But, like many liberals here, Hasan offered a mixed review of the president. He said Obama's decision to support gay marriage was "a huge accomplishment for progressives." He also was hopeful that Obama might shift further to the left should he win a second term.
"There's also a strain of thought among progressives that he's waiting until after the election to come out and be more boldly progressive," Hasan said. "I don't know which way that's going to go, but I know that either way, we get a much better deal than if Mitt Romney is elected."
Indeed, instead of hope and change, Democrats are trying to rally around their dislike for Romney, a man whom many are still getting to know.
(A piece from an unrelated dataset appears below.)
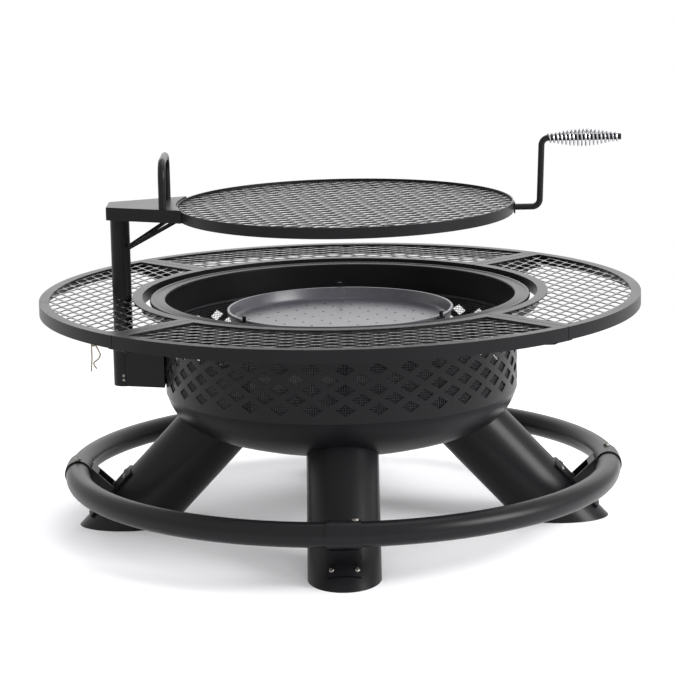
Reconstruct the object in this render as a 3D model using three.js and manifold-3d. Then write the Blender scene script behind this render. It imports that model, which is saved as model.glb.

Massachusetts-based liberal radio host Jeff Santos held the first stop of "the Real Romney tour" at the conference. The event was designed to highlight perceived weaknesses in the former Massachusetts governor's job-creation record and private-sector experience at Bain Capital, the Boston-based private equity firm he co-founded.
"He has no soul," Santos said of Romney.
Romney's association with reality television host Donald Trump drew some of the most heated criticism, especially given Romney's unwillingness to condemn Trump's repeated questioning of Obama's birthplace.
"If Mitt Romney can't stand up to a birther who's putting out racist conspiracy theories, how can he lead on other issues?" asked Rashad Robinson, executive director of Color of Change, a liberal group that promotes African-American political influence.
Robinson said some blacks now have less enthusiasm for Obama.
"President Obama hasn't done everything we wanted. But we know what Romney would do," he said. "Mitt Romney has said things like he doesn't really care about the very poor. And for a community that is facing unemployment levels the black community is facing, we may not be going to the polls with hope, but that doesn't mean we won't be turning out."